В результате Л.Н. Толстой устанавливает, что человеческий разум не вправе претендовать не только на роль «создателя» жизни, но и на роль инструмента ее всеобъемлющего познания, поскольку жизнь безусловно шире и значительнее любой замкнутой на самое себя человеческой субъективности. Л. Шестов оказывается удивительно прозорливым, резюмируя открывшуюся Л.Н. Толстому истину жизни следующим образом: разум «должен смириться», ибо «в жизни есть нечто большее, чем разум…». [263] Ввиду этого Л.Н. Толстой вынужден признать: пытаясь решать «предельные вопросы бытия и действия» [264] при помощи одного лишь разума, человек демонстрирует свою крайнюю близорукость и ничем не оправданное упрямство. Между тем, «с тех пор как существует род человеческий, люди отвечают на эти вопросы не словами – орудием разума… а всей жизнью…». [265] Иначе говоря: «знание истины можно найти только жизнью…», [266] однако именно разум необходим для того, чтобы этически дешифровать это непосредственно данное человеку в духовном опыте его экзистенции знание истины. Последнее есть не что иное, как особое «откровение» о смысле человеческой жизни, то самое «действительное откровение, которое победоносно разбило все соображения разума», [267] настоятельно требовавшего уничтожить жизнь.
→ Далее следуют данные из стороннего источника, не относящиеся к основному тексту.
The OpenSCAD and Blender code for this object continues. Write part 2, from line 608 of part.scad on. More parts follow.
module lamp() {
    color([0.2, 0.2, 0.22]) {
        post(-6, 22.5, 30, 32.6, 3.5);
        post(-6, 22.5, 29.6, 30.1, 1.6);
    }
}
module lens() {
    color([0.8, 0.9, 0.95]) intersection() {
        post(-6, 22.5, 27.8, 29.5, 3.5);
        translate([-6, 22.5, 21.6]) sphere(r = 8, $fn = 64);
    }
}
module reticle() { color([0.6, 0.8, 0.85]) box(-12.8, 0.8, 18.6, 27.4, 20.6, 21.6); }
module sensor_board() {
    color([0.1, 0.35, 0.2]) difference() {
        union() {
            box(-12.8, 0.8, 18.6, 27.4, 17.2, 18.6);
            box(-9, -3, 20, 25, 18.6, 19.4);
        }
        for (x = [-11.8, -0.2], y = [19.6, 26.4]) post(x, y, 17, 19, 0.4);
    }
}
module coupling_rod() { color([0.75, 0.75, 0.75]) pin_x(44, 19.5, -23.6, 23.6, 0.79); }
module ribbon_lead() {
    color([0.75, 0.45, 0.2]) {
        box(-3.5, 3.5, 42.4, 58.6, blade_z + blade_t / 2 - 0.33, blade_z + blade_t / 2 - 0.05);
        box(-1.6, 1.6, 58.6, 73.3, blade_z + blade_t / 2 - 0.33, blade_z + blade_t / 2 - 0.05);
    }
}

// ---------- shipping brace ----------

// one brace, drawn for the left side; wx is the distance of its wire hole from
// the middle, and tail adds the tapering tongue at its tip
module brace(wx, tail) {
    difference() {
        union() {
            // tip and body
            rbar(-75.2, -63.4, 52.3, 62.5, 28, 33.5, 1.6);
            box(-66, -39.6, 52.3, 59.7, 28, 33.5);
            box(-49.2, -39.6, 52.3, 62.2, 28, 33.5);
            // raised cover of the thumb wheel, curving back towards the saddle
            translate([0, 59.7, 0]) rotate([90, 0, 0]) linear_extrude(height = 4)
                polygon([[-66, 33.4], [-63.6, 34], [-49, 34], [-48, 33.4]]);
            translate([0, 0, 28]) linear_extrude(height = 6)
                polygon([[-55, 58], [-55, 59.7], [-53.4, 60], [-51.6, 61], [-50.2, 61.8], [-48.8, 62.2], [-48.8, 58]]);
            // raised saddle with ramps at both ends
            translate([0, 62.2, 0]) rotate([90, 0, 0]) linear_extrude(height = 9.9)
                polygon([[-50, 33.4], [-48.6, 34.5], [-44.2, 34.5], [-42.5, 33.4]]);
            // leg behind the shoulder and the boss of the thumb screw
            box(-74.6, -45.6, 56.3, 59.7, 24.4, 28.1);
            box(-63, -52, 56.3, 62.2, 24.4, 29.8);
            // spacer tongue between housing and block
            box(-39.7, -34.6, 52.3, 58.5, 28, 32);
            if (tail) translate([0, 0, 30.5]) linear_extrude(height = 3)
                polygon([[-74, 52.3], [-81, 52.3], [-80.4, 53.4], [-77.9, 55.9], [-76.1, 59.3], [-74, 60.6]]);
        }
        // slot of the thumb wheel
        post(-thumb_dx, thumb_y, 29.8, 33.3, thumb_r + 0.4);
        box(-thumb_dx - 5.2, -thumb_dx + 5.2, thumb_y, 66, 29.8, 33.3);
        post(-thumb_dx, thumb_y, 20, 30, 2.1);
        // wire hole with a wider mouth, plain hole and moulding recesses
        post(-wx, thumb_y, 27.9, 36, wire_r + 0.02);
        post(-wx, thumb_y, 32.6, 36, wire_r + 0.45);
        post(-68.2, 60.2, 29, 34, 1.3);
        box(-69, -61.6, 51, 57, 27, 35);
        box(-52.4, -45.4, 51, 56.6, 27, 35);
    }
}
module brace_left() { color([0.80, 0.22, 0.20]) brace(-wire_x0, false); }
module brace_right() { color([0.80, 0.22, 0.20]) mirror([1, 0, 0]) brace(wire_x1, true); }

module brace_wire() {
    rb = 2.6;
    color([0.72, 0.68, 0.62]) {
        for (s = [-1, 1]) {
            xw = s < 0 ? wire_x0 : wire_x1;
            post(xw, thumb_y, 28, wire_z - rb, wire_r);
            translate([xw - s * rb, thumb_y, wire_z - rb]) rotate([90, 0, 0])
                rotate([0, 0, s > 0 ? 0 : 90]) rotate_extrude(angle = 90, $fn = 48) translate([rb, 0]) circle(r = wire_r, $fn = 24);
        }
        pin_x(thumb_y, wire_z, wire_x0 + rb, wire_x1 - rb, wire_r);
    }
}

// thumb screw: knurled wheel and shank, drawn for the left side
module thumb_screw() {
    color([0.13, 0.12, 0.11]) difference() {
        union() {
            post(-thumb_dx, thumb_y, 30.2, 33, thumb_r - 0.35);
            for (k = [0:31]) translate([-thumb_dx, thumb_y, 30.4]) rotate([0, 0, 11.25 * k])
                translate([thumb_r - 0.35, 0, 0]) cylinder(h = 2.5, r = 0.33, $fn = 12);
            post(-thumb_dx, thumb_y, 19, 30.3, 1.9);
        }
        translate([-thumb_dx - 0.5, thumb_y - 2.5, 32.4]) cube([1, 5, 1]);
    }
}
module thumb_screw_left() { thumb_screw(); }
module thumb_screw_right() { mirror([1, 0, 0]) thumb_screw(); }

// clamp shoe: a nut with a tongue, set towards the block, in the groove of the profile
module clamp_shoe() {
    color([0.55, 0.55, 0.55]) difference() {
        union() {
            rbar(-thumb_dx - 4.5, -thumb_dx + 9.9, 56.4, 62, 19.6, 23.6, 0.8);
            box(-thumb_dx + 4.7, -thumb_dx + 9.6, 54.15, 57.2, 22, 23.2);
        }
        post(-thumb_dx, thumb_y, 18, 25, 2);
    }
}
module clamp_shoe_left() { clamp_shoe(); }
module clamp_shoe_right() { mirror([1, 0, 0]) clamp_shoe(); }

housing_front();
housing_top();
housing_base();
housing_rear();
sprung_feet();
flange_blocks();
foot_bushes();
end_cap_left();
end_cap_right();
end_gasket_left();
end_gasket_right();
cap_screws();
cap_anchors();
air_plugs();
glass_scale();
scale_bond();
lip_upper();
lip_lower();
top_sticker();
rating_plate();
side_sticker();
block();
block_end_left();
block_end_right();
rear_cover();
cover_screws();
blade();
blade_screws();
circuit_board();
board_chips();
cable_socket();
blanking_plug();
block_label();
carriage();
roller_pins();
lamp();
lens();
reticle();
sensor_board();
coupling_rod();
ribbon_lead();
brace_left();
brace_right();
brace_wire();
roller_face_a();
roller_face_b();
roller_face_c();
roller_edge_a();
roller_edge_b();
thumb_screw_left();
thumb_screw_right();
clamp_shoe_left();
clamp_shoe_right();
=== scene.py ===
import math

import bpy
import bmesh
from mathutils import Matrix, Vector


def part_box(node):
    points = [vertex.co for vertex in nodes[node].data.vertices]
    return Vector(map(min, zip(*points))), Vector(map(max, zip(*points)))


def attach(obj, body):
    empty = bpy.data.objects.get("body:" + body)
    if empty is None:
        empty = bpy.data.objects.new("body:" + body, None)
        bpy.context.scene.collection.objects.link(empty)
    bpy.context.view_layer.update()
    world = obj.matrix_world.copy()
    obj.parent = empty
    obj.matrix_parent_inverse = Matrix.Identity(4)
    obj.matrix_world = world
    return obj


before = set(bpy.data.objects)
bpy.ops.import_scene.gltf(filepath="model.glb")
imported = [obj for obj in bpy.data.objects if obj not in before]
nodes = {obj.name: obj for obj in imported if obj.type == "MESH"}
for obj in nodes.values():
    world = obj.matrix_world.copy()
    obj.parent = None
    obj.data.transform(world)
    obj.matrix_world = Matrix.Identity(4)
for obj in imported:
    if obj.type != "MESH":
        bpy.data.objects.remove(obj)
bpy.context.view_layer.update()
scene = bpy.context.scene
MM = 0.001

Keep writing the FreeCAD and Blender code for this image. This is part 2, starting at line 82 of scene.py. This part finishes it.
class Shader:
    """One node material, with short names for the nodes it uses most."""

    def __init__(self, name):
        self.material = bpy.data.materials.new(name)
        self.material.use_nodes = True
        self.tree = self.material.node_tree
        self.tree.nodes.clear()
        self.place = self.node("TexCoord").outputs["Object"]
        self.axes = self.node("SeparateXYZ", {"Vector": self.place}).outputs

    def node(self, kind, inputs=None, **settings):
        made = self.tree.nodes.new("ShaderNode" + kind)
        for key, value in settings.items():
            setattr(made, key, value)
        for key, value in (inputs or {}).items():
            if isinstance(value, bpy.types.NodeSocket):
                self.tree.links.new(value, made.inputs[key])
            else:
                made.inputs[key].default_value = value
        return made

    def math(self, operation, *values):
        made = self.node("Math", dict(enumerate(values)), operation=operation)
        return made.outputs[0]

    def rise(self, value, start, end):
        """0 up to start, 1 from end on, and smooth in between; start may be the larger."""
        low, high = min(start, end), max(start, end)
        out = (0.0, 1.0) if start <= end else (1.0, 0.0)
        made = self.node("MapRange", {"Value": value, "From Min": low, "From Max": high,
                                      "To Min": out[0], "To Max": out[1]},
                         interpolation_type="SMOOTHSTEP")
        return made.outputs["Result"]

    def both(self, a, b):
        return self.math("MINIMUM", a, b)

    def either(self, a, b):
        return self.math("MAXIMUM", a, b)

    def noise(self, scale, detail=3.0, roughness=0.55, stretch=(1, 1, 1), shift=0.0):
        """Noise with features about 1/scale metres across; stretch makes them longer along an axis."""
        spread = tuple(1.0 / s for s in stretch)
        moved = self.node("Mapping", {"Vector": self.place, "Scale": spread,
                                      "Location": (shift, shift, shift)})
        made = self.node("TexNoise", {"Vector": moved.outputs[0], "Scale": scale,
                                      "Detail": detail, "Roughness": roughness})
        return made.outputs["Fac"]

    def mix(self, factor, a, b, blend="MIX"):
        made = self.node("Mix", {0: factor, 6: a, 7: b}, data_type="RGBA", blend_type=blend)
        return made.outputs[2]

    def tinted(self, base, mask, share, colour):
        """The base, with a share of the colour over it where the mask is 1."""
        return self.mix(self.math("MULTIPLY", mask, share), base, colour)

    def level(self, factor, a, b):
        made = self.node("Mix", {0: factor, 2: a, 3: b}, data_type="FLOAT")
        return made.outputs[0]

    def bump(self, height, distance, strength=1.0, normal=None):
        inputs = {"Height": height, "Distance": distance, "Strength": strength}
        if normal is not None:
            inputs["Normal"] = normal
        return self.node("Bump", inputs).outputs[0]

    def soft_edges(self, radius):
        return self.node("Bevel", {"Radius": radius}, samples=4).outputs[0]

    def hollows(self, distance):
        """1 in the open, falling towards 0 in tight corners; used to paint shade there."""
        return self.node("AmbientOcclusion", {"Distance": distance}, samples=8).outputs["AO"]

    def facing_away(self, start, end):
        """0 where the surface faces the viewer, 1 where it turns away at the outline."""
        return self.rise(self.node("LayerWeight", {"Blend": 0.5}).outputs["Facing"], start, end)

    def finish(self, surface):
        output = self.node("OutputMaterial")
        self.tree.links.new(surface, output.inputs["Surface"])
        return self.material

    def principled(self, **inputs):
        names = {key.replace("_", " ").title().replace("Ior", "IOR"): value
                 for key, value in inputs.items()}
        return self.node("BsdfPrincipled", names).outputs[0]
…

Логика толстовской мысли здесь чрезвычайно проста, а преследуемые ею цели – предельно прозрачны: создать универсальное духовно-практическое (этическое) жизнепонимание как внутренне целостное единство разума и жизни, в основе которого лежал бы наиболее экзистенциально достоверный и рационально безупречный вариант жизнеутверждения.
Однако подобный путь построения «естественной рациональной этики» [268] Л.Н. Толстого отнюдь не был сопряжен с уступкой в пользу признания ее гетерономности, поскольку изначально предполагал, что «жизнеутверждение» не представляет собой разновидности внеморального источника человеческой нравственности, а, напротив, является ее единственно подлинным содержанием. «Признание жизни каждого человека священной, – убежденно заявляет Л.Н. Толстой, – есть первое и единственное основание всякой нравственности». [269] Эта фундаментальная интуиция Л.Н. Толстого позднее получит свое логическое завершение в лаконичном заключении А. Швейцера о том, что «этика должна содержать в себе высшее жизнеутверждение», ибо в противном случае она лишится какого бы то ни было смысла. [270]
Для Л.Н. Толстого этика есть не что иное, как обоснование единственно возможного для человека способа «точно так же добывать жизнь, как и животные, но с тою только разницей, что он погибнет, добывая ее один, – ему надо добывать ее не для себя, а для всех». [271]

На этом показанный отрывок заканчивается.